(To download a PDF of the full 2023 Threading Resilience Zine, click here).
I’m in awe, each time I think about the origin story of the shirt I am wearing; the initial seed or blade of grass powered by solar energy — an abundant and reliable source indeed — nurtured by networks of microbial life and nutrient exchanges beneath the soil’s surface. The plant (think cotton), the ruman (think grazing animal eating the blade of grass, ie. sheep), unconsciously working to turn seemingly nothing into something. As these plants and animals grow, stalks and other plant parts are harvested, animals are shorn, and they continue on their lifecycles; but left in their wake is an abundance of fiber capable of transforming human society.
The intricate processes involved from taking that initial seed or blade of grass and turning it into long-lasting clothing — each individual step itself worthy of a moment to pause and appreciate— is beautiful and awe inducing. Plant stalks are peeled, fermented, softened; cotton bolls are harvested; wool is shorn, cleaned, carded — all to be twisted into yarns and woven into fabrics. This depiction itself is far too simplistic to outline the complex processes involved. It’s full of craft, skill, wisdom, and is a work of art to create the basis of our textile systems.

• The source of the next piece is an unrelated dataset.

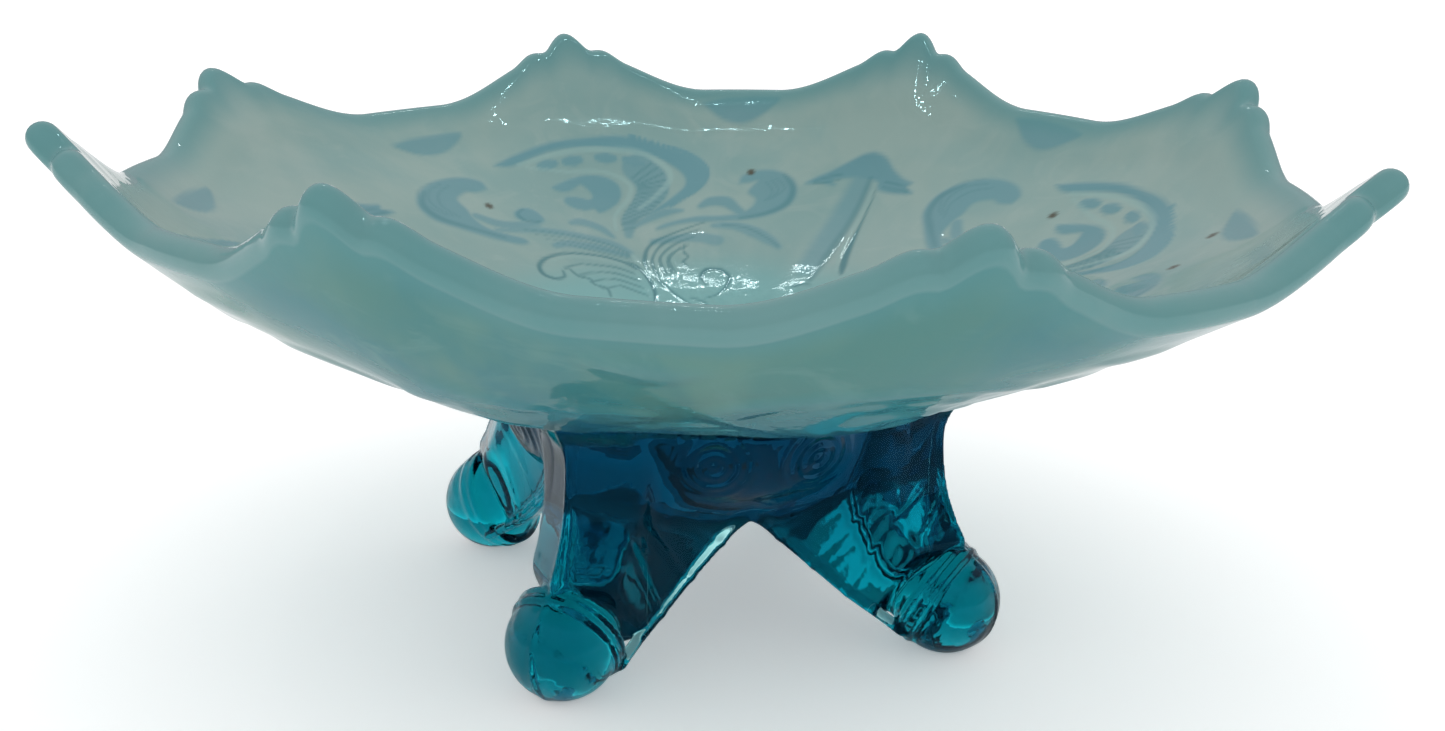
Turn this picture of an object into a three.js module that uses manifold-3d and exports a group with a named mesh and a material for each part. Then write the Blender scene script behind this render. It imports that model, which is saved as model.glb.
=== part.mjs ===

We are all a part of this textile system — whether we grow, create, or wear. Clothing is and always will be one of humanity’s basic needs; a protection from the environment, a cultural identity, a place of comfort and home, freedom of expression, a societal indicator, our second skin. And although our recent track record shows a lack of consideration and protection of our basic needs — water, food, medicine, material systems — they are the foundation to our livelihoods, and all interconnected through ecological systems and human stewardship. There are communities around the world, continuing ancestral ways of caring for the land and these stated systems.
There are communities around the world revitalizing land-based textile economies that restore the soil and cultural practices. This collective action is necessary and inspiring.
Fibershed has the honor of supporting some of these communities through our Fibershed Affiliate Network. In this network, there are 65+ fibersheds working in their specific bioregions to connect the pieces of intricate land-based textile systems — working with the fiber farmer, shearer, spinner, weaver, designer (and many more people) to produce clothing and other textiles rich with life and stories of the land and communities. Some of these stories are told in this year’s Threading Resilience Zine, while some are quietly moving along with a strength that is ready to transform a system. I encourage you to follow along on the journeys of these grassroot organizers who dream and act out of necessity, out of creativity, and out of pure will to believe that the world can be different.
The answer to many of humanity’s current challenges is not in new technological innovations, it is and has always been here. You just must be willing to look at what is already happening, rumbling beneath the surface — literally and metaphorically. I hope you join this movement of climate activists who believe that collectively we can live abundantly and in balance with the natural world while generating a LIVING material culture.